WHAT NEEDS TO BE DONE => Go through the listing and copy every line word for word.

[Rows from a 3D modeling dataset]
+++

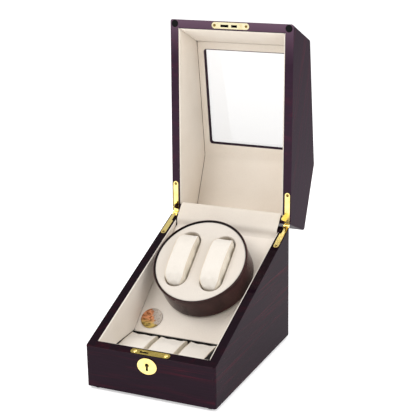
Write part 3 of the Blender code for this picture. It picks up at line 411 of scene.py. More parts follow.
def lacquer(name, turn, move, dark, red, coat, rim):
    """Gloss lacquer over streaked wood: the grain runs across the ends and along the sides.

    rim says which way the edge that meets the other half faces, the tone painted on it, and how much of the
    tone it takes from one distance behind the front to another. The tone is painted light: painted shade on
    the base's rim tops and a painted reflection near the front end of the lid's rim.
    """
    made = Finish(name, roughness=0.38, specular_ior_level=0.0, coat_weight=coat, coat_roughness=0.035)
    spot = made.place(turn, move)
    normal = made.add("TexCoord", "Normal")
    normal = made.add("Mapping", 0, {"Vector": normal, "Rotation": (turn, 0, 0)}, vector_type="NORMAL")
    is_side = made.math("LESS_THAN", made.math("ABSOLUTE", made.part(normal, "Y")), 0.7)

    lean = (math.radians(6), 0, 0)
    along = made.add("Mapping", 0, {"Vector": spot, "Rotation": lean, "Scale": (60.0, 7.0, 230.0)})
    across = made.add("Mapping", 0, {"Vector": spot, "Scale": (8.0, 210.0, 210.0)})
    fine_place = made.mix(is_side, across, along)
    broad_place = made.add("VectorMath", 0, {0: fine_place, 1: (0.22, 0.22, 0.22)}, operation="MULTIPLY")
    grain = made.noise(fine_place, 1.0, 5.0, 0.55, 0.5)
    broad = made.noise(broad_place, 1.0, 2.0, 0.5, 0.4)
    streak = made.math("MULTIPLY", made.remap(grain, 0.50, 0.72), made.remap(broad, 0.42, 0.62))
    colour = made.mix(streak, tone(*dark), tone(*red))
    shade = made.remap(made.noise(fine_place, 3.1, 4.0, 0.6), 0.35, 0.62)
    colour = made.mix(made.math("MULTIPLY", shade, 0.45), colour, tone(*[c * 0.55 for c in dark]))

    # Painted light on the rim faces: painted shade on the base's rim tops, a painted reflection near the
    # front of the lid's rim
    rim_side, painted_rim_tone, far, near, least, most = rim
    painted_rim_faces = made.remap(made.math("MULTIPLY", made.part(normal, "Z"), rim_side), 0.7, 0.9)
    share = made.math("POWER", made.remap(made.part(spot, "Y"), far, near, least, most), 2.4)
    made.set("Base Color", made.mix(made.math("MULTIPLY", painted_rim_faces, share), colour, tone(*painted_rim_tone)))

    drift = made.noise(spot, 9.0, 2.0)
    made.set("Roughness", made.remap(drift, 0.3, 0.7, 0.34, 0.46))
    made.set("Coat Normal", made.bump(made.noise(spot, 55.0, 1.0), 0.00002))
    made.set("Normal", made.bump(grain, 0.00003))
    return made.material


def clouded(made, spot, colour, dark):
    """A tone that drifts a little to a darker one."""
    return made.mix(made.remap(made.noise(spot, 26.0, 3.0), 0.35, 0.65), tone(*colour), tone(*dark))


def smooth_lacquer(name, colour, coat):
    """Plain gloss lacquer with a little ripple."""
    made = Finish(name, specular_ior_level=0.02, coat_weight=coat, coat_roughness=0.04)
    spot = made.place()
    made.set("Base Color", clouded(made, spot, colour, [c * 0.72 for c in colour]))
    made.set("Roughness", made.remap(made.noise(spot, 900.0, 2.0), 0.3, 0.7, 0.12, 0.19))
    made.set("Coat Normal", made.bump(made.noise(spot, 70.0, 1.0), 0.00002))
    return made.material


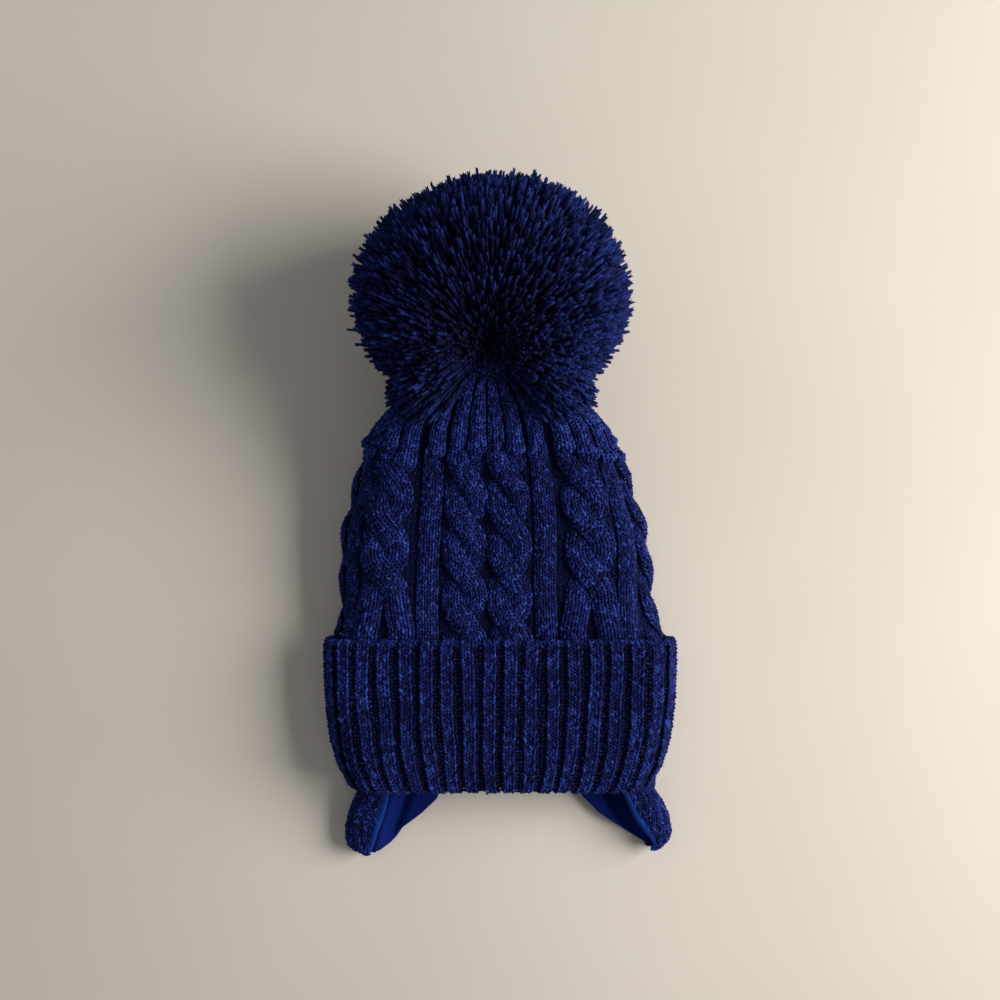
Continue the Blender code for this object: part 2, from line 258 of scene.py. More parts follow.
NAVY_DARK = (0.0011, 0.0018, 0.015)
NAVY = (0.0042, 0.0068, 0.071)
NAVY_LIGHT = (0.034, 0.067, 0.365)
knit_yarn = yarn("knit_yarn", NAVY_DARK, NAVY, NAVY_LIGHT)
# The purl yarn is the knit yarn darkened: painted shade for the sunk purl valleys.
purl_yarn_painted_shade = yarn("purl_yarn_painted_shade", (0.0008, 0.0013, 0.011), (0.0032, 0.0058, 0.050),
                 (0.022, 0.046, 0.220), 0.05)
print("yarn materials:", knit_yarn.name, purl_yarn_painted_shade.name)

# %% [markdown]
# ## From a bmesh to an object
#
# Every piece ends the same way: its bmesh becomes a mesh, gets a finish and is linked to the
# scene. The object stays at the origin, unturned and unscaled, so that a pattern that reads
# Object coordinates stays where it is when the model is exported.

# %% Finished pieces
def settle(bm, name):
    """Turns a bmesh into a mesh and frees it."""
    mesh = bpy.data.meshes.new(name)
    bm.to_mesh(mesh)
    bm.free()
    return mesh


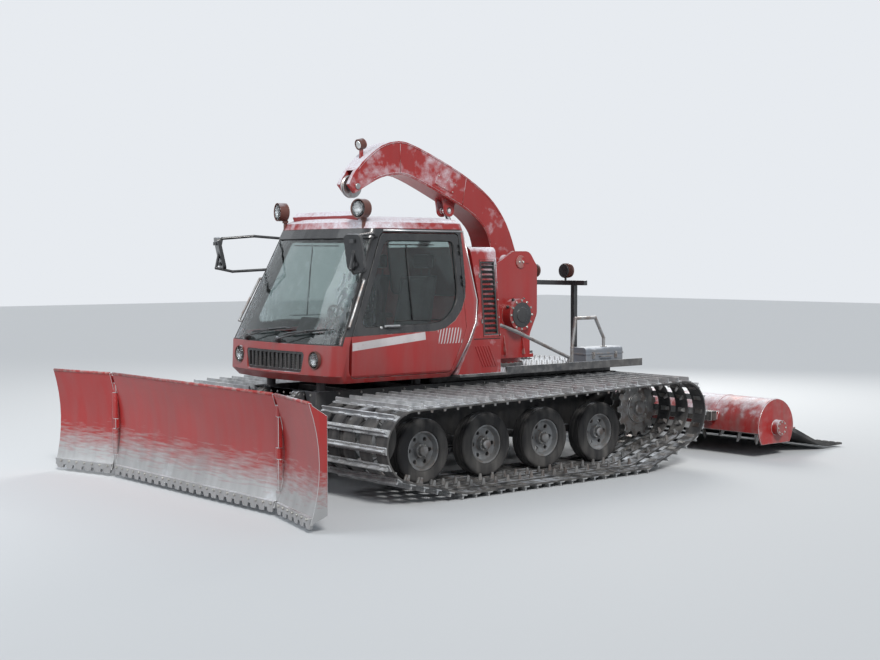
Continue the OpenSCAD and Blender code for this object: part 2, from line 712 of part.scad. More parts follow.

+++

TASK SOLUTION =>
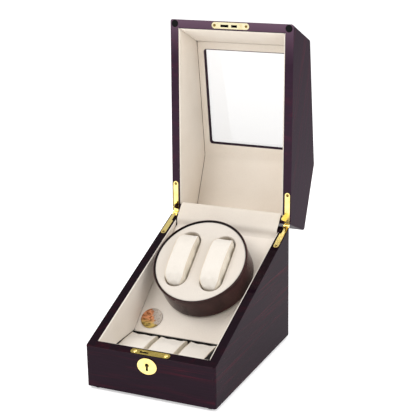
Write part 3 of the Blender code for this picture. It picks up at line 411 of scene.py. More parts follow.
def lacquer(name, turn, move, dark, red, coat, rim):
    """Gloss lacquer over streaked wood: the grain runs across the ends and along the sides.

    rim says which way the edge that meets the other half faces, the tone painted on it, and how much of the
    tone it takes from one distance behind the front to another. The tone is painted light: painted shade on
    the base's rim tops and a painted reflection near the front end of the lid's rim.
    """
    made = Finish(name, roughness=0.38, specular_ior_level=0.0, coat_weight=coat, coat_roughness=0.035)
    spot = made.place(turn, move)
    normal = made.add("TexCoord", "Normal")
    normal = made.add("Mapping", 0, {"Vector": normal, "Rotation": (turn, 0, 0)}, vector_type="NORMAL")
    is_side = made.math("LESS_THAN", made.math("ABSOLUTE", made.part(normal, "Y")), 0.7)

    lean = (math.radians(6), 0, 0)
    along = made.add("Mapping", 0, {"Vector": spot, "Rotation": lean, "Scale": (60.0, 7.0, 230.0)})
    across = made.add("Mapping", 0, {"Vector": spot, "Scale": (8.0, 210.0, 210.0)})
    fine_place = made.mix(is_side, across, along)
    broad_place = made.add("VectorMath", 0, {0: fine_place, 1: (0.22, 0.22, 0.22)}, operation="MULTIPLY")
    grain = made.noise(fine_place, 1.0, 5.0, 0.55, 0.5)
    broad = made.noise(broad_place, 1.0, 2.0, 0.5, 0.4)
    streak = made.math("MULTIPLY", made.remap(grain, 0.50, 0.72), made.remap(broad, 0.42, 0.62))
    colour = made.mix(streak, tone(*dark), tone(*red))
    shade = made.remap(made.noise(fine_place, 3.1, 4.0, 0.6), 0.35, 0.62)
    colour = made.mix(made.math("MULTIPLY", shade, 0.45), colour, tone(*[c * 0.55 for c in dark]))

    # Painted light on the rim faces: painted shade on the base's rim tops, a painted reflection near the
    # front of the lid's rim
    rim_side, painted_rim_tone, far, near, least, most = rim
    painted_rim_faces = made.remap(made.math("MULTIPLY", made.part(normal, "Z"), rim_side), 0.7, 0.9)
    share = made.math("POWER", made.remap(made.part(spot, "Y"), far, near, least, most), 2.4)
    made.set("Base Color", made.mix(made.math("MULTIPLY", painted_rim_faces, share), colour, tone(*painted_rim_tone)))

    drift = made.noise(spot, 9.0, 2.0)
    made.set("Roughness", made.remap(drift, 0.3, 0.7, 0.34, 0.46))
    made.set("Coat Normal", made.bump(made.noise(spot, 55.0, 1.0), 0.00002))
    made.set("Normal", made.bump(grain, 0.00003))
    return made.material


def clouded(made, spot, colour, dark):
    """A tone that drifts a little to a darker one."""
    return made.mix(made.remap(made.noise(spot, 26.0, 3.0), 0.35, 0.65), tone(*colour), tone(*dark))


def smooth_lacquer(name, colour, coat):
    """Plain gloss lacquer with a little ripple."""
    made = Finish(name, specular_ior_level=0.02, coat_weight=coat, coat_roughness=0.04)
    spot = made.place()
    made.set("Base Color", clouded(made, spot, colour, [c * 0.72 for c in colour]))
    made.set("Roughness", made.remap(made.noise(spot, 900.0, 2.0), 0.3, 0.7, 0.12, 0.19))
    made.set("Coat Normal", made.bump(made.noise(spot, 70.0, 1.0), 0.00002))
    return made.material


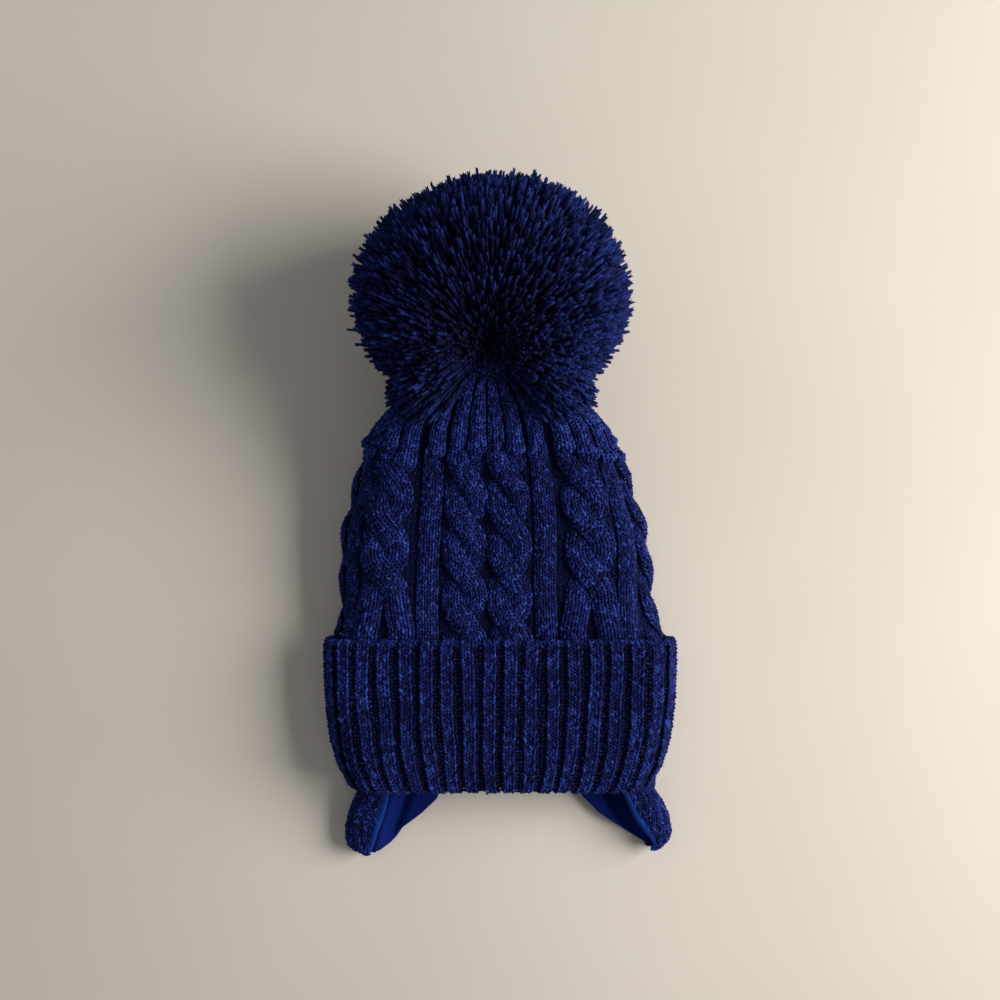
Continue the Blender code for this object: part 2, from line 258 of scene.py. More parts follow.
NAVY_DARK = (0.0011, 0.0018, 0.015)
NAVY = (0.0042, 0.0068, 0.071)
NAVY_LIGHT = (0.034, 0.067, 0.365)
knit_yarn = yarn("knit_yarn", NAVY_DARK, NAVY, NAVY_LIGHT)
# The purl yarn is the knit yarn darkened: painted shade for the sunk purl valleys.
purl_yarn_painted_shade = yarn("purl_yarn_painted_shade", (0.0008, 0.0013, 0.011), (0.0032, 0.0058, 0.050),
                 (0.022, 0.046, 0.220), 0.05)
print("yarn materials:", knit_yarn.name, purl_yarn_painted_shade.name)

# %% [markdown]
# ## From a bmesh to an object
#
# Every piece ends the same way: its bmesh becomes a mesh, gets a finish and is linked to the
# scene. The object stays at the origin, unturned and unscaled, so that a pattern that reads
# Object coordinates stays where it is when the model is exported.

# %% Finished pieces
def settle(bm, name):
    """Turns a bmesh into a mesh and frees it."""
    mesh = bpy.data.meshes.new(name)
    bm.to_mesh(mesh)
    bm.free()
    return mesh


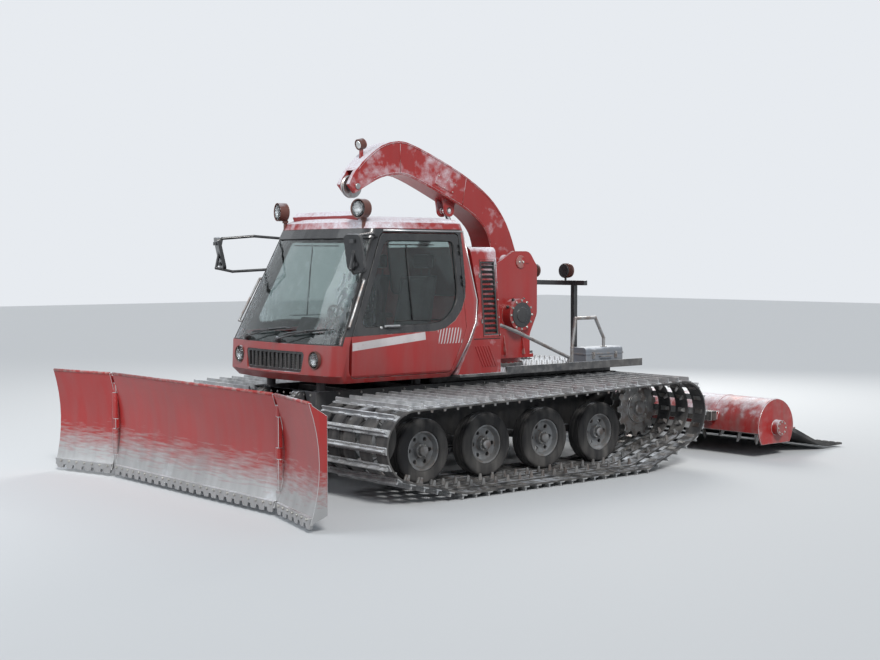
Continue the OpenSCAD and Blender code for this object: part 2, from line 712 of part.scad. More parts follow.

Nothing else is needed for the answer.